More importantly, however, we cannot say at this point that the testimony of either of these two witnesses, and particularly Davenport, would be of much significance because Irmscher simply does not tell us the nature of their testimony. Accordingly, this factor suggests that no transfer is needed.
3. The convenience to the parties
While generally neither party wants to litigate on the other's turf, see Riviera Finance v. Trucking Servs., Inc., 904 F. Supp. 837, 839 (N.D. Ill. 1995), the opposite seems to be the situation here.
This unusual posture leads to the conclusion that both forums are equally balanced as to convenience, particularly since both K-Five and Imrscher are willing to send their personnel to testify in either district. ( See Brooks Aff. ¶ 8; Kuntz Aff. ¶ 8.)
C. The Public Interest Factors
1. Ensuring speedy trial
We look to the respective court dockets to see where this case would receive a prompt resolution. Chukwu, 218 F. Supp.2d at 989. In that regard, "[t]he median time interval between the filing of a civil case and trial in the Northern District of Illinois is 25.5 months." Id. at 989-990. Indeed, Irmscher admits there is a "relative backlog" of cases in the Northern District of Illinois. In contrast, this Court can provide the parties with a prompt trial date at their earliest convenience. Accordingly, this factor weighs in favor of denying transfer.
2. Trying related litigation together
Because, this is apparently the only case involving this transaction, no related litigation exists, and this factor is inapplicable.

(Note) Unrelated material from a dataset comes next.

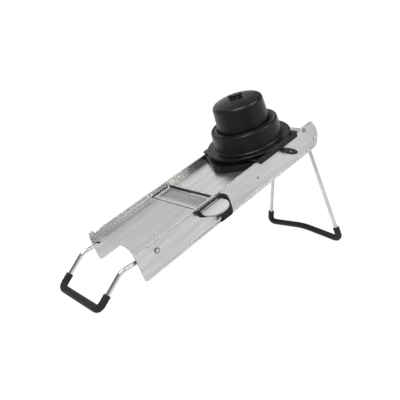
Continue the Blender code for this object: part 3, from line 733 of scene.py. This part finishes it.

3. Familiarity with applicable law
Finally, the Court considers whether this or the transferee court would be familiar with the applicable law, and on this score, the parties disagree about whether Illinois or Indiana contract law governs.
A federal court sitting in diversity must apply the forum state's choice of law rules. Klaxon v. Stentor Elec. Mfg. Co., 313 U.S. 487 (1941); Land v. Yamaha Mtr. Corp., U.S.A., 272 F.3d 514, 516 (7th Cir. 2001). Indiana choice of law doctrine favors contractual provisions as to governing law, Allen v. Great American Reserve Ins. Co., 766 N.E.2d 1157, 1162 (Ind. 2002), and follows the Restatement (Second) Conflicts of Laws § 187 (the "Restatement"), which provides in part:
(1) The law of the state chosen by the parties to govern their contractual rights and duties will be applied if the particular issue was one which the parties could have resolved by an explicit provision in their agreement directed to that issue.
(2) The law of the state chosen by the parties to govern their contractual rights and duties will be applied, even if the particular issue is one which the parties could not have resolved by an explicit provision in their agreement directed to that issue, unless either,
(a) the chosen state has no substantial relationship to the parties or the transaction and there is no other reasonable basis for the parties' choice, or
(b) application of the law of the chosen state would be contrary to a fundamental policy of a state which has a materially greater interest than the chosen state in the determination of the particular issue and which, under the rule of § 188, would be the state of the applicable law in the absence of an effective choice of law by the parties.
Restatement § 187; Wright-Moore Corp. v. Ricoh Corp., 908 F.2d 128, 132 (7th Cir. 1990) (Indiana follows the Restatement of Conflicts § 187); Austin Powder Co. v. Wallwork, 761 F. Supp. 612, 616 (S.D. Ind. 1990) (applying § 187); South Bend Consumers Club, Inc. v. United Consumers Club, Inc., 572 F. Supp. 209, 212 (N.D. Ind. 1983).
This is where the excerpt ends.